PROBLEM REQUIREMENTS
Reproduce all of the material exactly as shown.

JSON records of objects
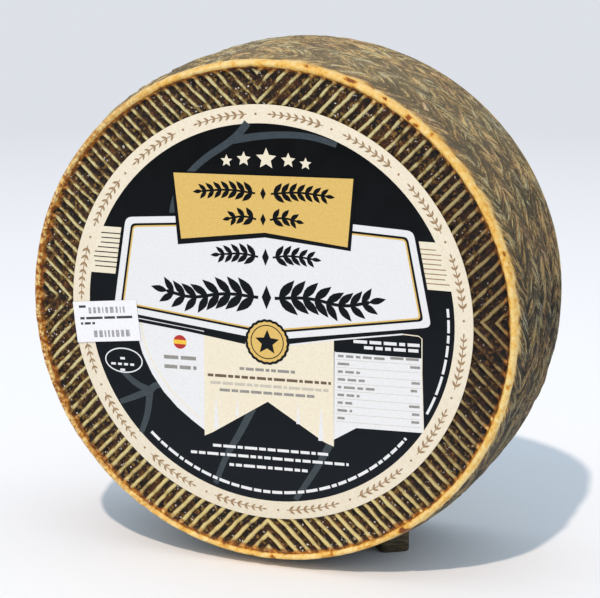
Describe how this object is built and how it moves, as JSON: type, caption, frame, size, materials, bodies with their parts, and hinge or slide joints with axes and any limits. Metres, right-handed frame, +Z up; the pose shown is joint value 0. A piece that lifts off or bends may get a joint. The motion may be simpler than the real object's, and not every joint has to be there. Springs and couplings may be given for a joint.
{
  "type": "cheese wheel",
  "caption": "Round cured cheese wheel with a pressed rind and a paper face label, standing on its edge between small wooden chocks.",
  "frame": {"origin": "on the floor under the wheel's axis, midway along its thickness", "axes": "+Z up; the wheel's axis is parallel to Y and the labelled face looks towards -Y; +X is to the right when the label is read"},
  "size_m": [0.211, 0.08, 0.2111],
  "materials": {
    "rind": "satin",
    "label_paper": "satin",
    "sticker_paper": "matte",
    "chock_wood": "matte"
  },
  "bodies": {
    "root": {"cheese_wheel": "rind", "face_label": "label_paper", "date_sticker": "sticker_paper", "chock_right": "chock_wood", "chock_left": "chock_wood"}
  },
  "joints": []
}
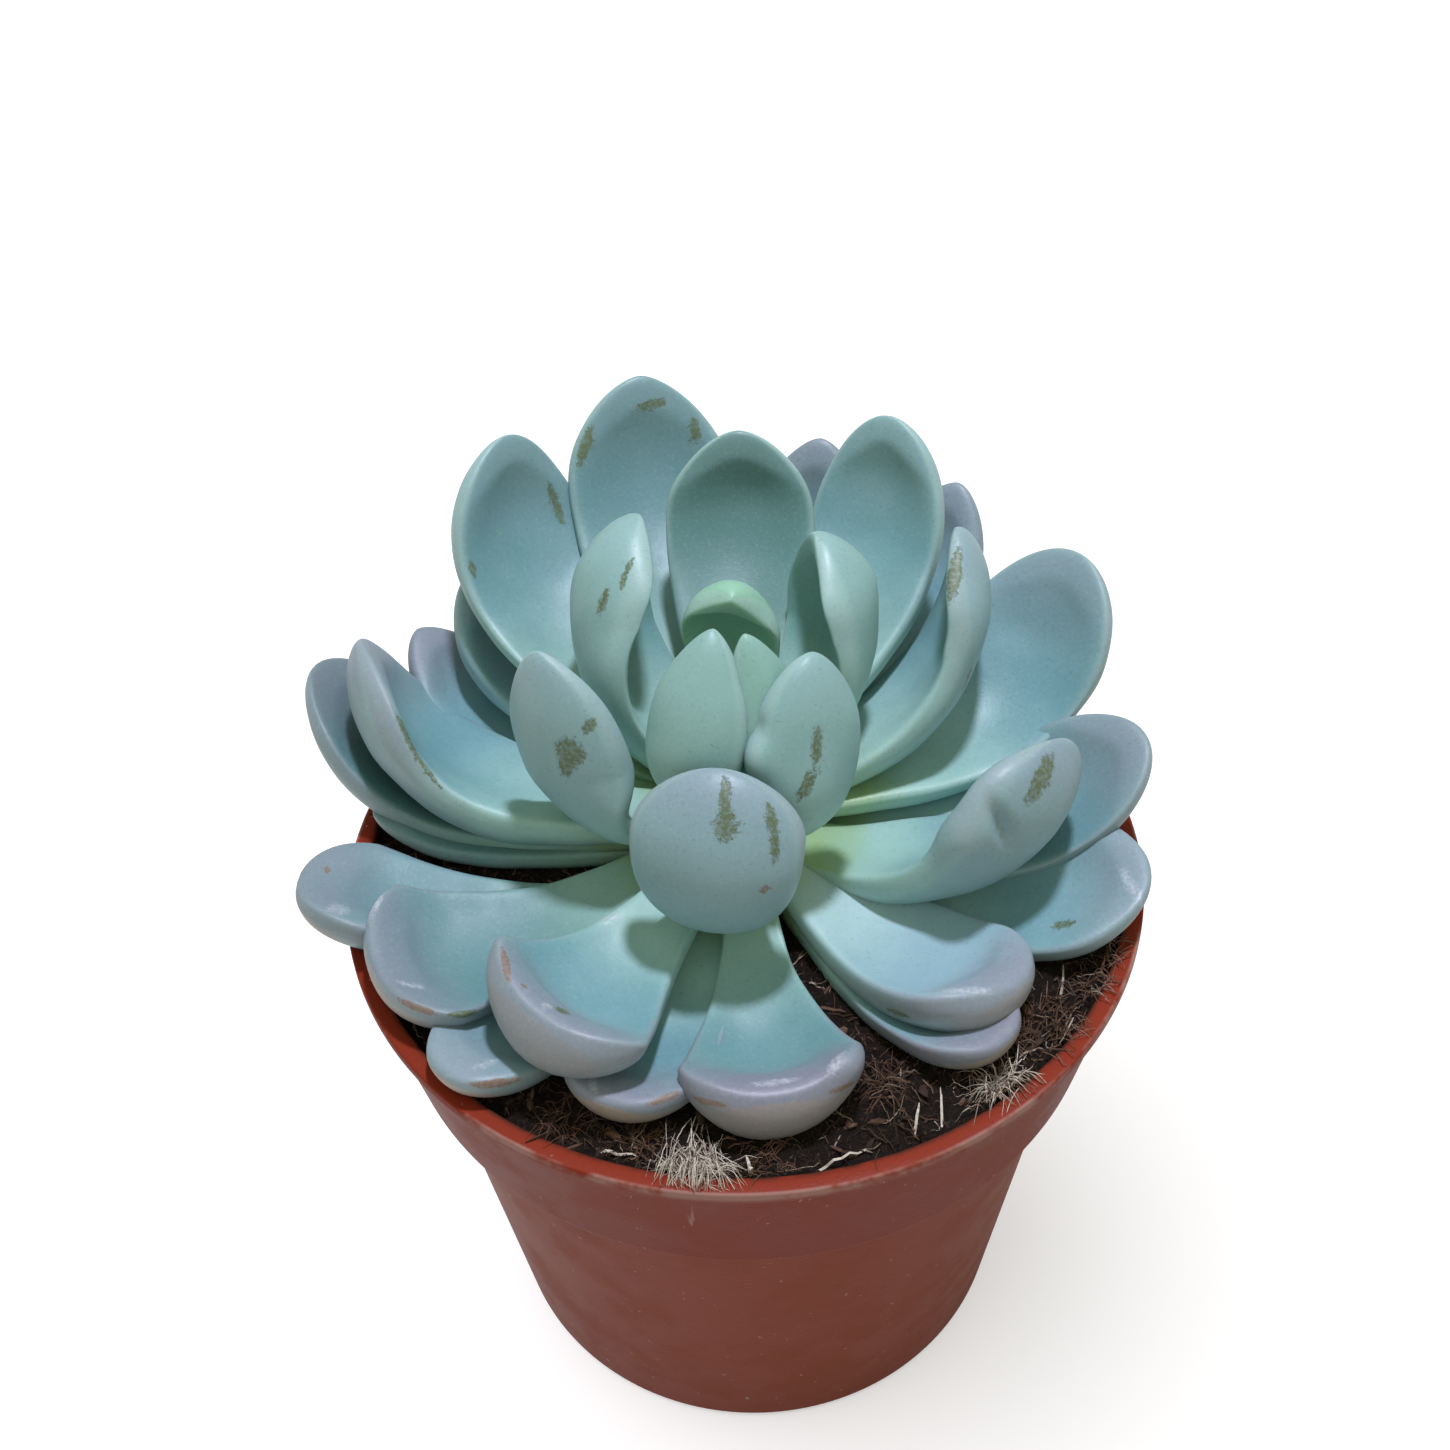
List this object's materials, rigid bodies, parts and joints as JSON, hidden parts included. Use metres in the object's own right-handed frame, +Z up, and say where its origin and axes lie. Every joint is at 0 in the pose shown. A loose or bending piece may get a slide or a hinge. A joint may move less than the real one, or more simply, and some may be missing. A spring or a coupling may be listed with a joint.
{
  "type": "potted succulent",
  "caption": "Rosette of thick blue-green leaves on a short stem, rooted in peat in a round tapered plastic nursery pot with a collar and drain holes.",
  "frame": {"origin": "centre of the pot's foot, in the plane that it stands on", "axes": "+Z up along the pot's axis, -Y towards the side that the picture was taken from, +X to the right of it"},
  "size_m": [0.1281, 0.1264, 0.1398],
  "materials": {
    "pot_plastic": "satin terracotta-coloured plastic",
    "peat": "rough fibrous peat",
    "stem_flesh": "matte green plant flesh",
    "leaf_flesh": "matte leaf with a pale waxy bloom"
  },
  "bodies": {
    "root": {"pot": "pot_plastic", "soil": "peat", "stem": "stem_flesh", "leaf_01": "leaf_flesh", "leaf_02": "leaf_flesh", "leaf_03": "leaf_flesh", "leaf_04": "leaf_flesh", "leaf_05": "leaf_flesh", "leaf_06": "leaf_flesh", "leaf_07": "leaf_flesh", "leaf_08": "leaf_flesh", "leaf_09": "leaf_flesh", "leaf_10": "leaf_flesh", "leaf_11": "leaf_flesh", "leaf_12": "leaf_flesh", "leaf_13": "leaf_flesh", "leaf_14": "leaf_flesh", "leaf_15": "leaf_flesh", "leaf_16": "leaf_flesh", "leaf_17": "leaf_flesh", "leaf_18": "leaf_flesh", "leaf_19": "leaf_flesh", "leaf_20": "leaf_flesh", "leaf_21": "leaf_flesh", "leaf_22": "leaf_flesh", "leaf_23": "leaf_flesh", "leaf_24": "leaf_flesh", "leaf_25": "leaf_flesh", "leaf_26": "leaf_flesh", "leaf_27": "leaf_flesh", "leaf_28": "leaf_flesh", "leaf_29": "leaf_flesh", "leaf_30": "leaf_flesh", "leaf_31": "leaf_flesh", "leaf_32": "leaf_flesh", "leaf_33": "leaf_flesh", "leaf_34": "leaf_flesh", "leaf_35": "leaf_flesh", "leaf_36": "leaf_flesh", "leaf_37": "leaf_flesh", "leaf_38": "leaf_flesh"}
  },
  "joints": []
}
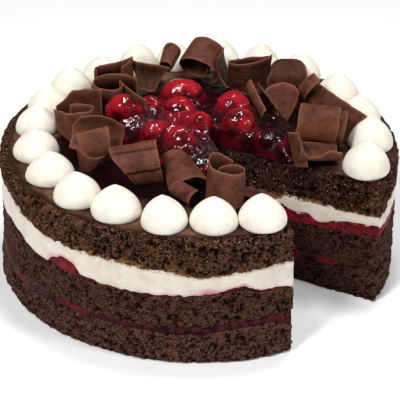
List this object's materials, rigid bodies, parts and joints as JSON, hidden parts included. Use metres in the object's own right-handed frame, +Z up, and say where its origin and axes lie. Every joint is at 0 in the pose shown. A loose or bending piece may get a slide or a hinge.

EXERCISE ANSWER
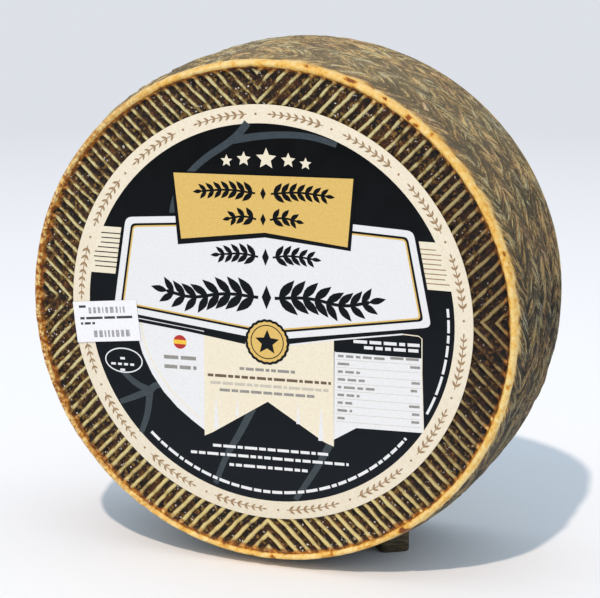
Describe how this object is built and how it moves, as JSON: type, caption, frame, size, materials, bodies with their parts, and hinge or slide joints with axes and any limits. Metres, right-handed frame, +Z up; the pose shown is joint value 0. A piece that lifts off or bends may get a joint. The motion may be simpler than the real object's, and not every joint has to be there. Springs and couplings may be given for a joint.
{
  "type": "cheese wheel",
  "caption": "Round cured cheese wheel with a pressed rind and a paper face label, standing on its edge between small wooden chocks.",
  "frame": {"origin": "on the floor under the wheel's axis, midway along its thickness", "axes": "+Z up; the wheel's axis is parallel to Y and the labelled face looks towards -Y; +X is to the right when the label is read"},
  "size_m": [0.211, 0.08, 0.2111],
  "materials": {
    "rind": "satin",
    "label_paper": "satin",
    "sticker_paper": "matte",
    "chock_wood": "matte"
  },
  "bodies": {
    "root": {"cheese_wheel": "rind", "face_label": "label_paper", "date_sticker": "sticker_paper", "chock_right": "chock_wood", "chock_left": "chock_wood"}
  },
  "joints": []
}
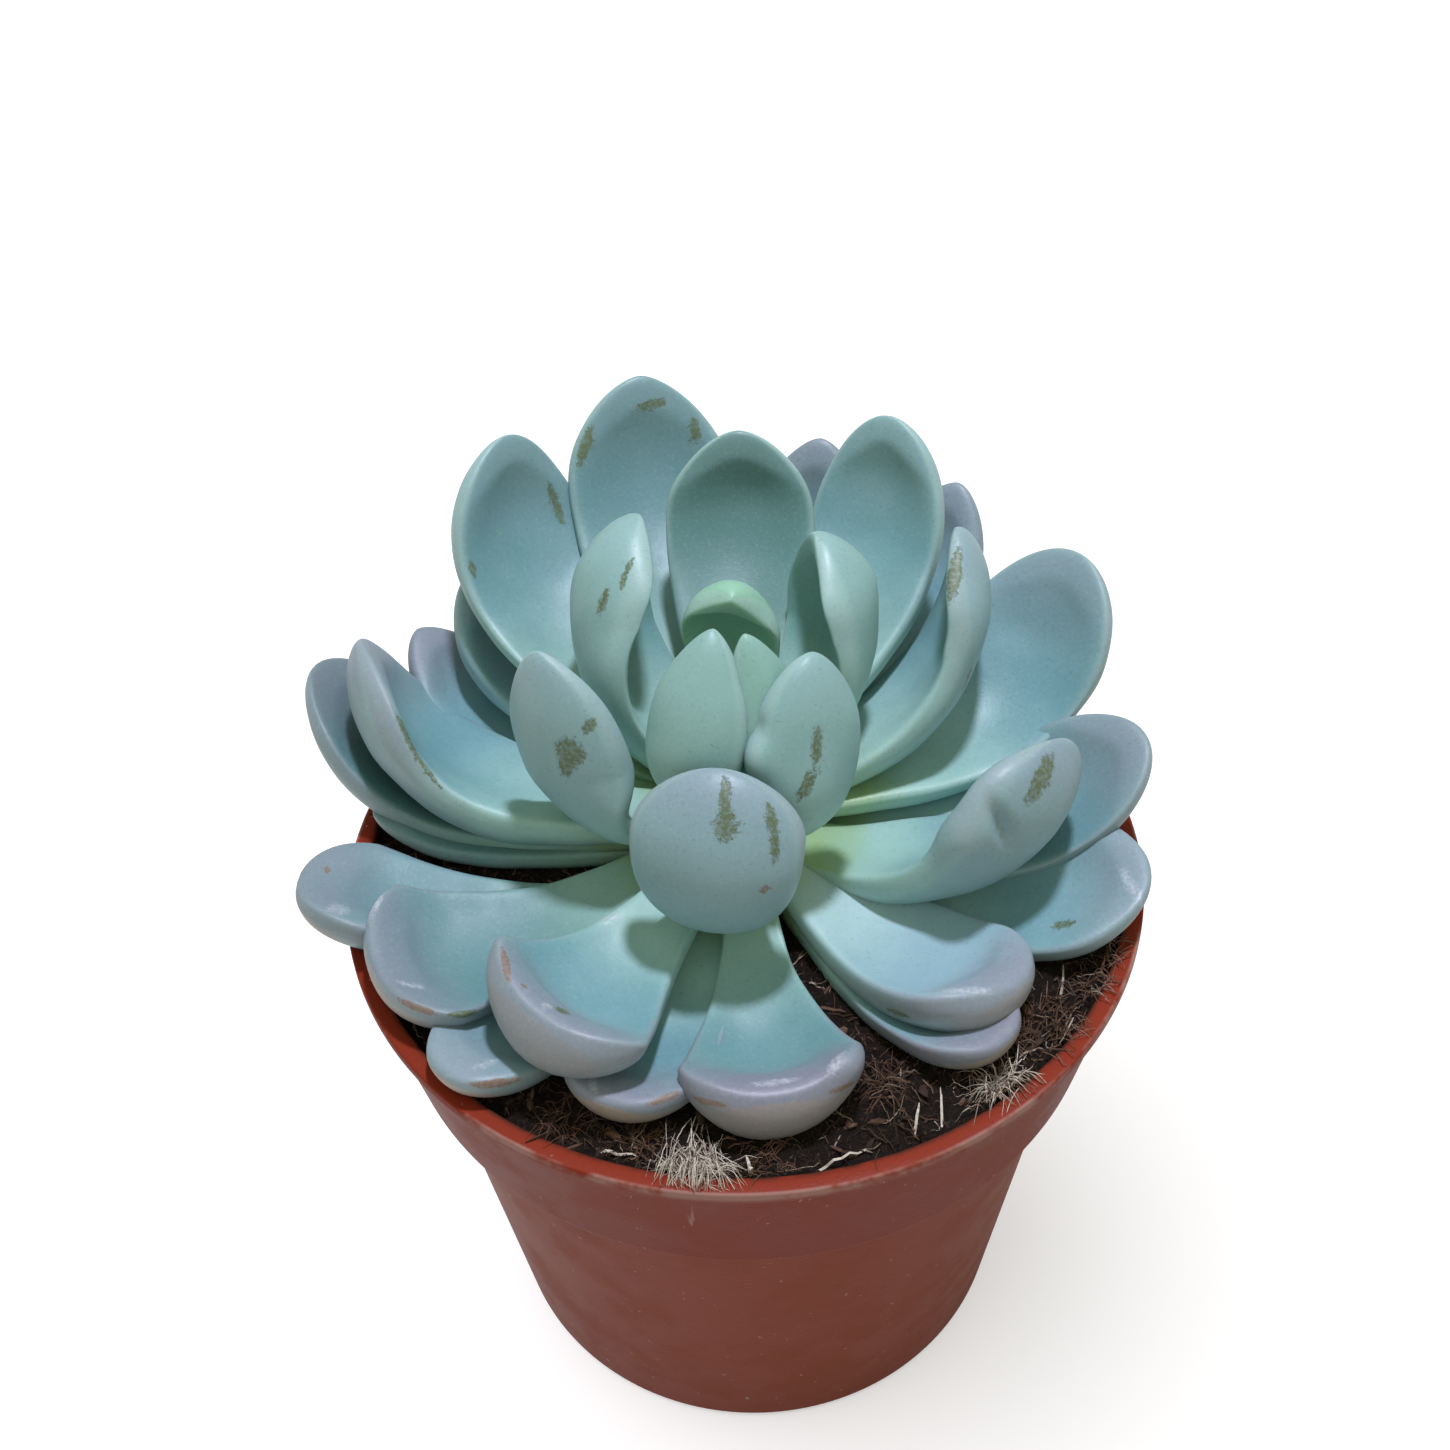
List this object's materials, rigid bodies, parts and joints as JSON, hidden parts included. Use metres in the object's own right-handed frame, +Z up, and say where its origin and axes lie. Every joint is at 0 in the pose shown. A loose or bending piece may get a slide or a hinge. A joint may move less than the real one, or more simply, and some may be missing. A spring or a coupling may be listed with a joint.
{
  "type": "potted succulent",
  "caption": "Rosette of thick blue-green leaves on a short stem, rooted in peat in a round tapered plastic nursery pot with a collar and drain holes.",
  "frame": {"origin": "centre of the pot's foot, in the plane that it stands on", "axes": "+Z up along the pot's axis, -Y towards the side that the picture was taken from, +X to the right of it"},
  "size_m": [0.1281, 0.1264, 0.1398],
  "materials": {
    "pot_plastic": "satin terracotta-coloured plastic",
    "peat": "rough fibrous peat",
    "stem_flesh": "matte green plant flesh",
    "leaf_flesh": "matte leaf with a pale waxy bloom"
  },
  "bodies": {
    "root": {"pot": "pot_plastic", "soil": "peat", "stem": "stem_flesh", "leaf_01": "leaf_flesh", "leaf_02": "leaf_flesh", "leaf_03": "leaf_flesh", "leaf_04": "leaf_flesh", "leaf_05": "leaf_flesh", "leaf_06": "leaf_flesh", "leaf_07": "leaf_flesh", "leaf_08": "leaf_flesh", "leaf_09": "leaf_flesh", "leaf_10": "leaf_flesh", "leaf_11": "leaf_flesh", "leaf_12": "leaf_flesh", "leaf_13": "leaf_flesh", "leaf_14": "leaf_flesh", "leaf_15": "leaf_flesh", "leaf_16": "leaf_flesh", "leaf_17": "leaf_flesh", "leaf_18": "leaf_flesh", "leaf_19": "leaf_flesh", "leaf_20": "leaf_flesh", "leaf_21": "leaf_flesh", "leaf_22": "leaf_flesh", "leaf_23": "leaf_flesh", "leaf_24": "leaf_flesh", "leaf_25": "leaf_flesh", "leaf_26": "leaf_flesh", "leaf_27": "leaf_flesh", "leaf_28": "leaf_flesh", "leaf_29": "leaf_flesh", "leaf_30": "leaf_flesh", "leaf_31": "leaf_flesh", "leaf_32": "leaf_flesh", "leaf_33": "leaf_flesh", "leaf_34": "leaf_flesh", "leaf_35": "leaf_flesh", "leaf_36": "leaf_flesh", "leaf_37": "leaf_flesh", "leaf_38": "leaf_flesh"}
  },
  "joints": []
}
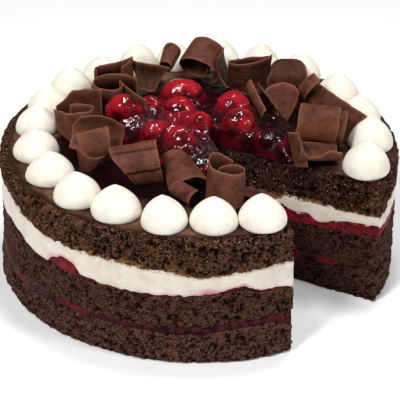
List this object's materials, rigid bodies, parts and joints as JSON, hidden parts included. Use metres in the object's own right-handed frame, +Z up, and say where its origin and axes lie. Every joint is at 0 in the pose shown. A loose or bending piece may get a slide or a hinge.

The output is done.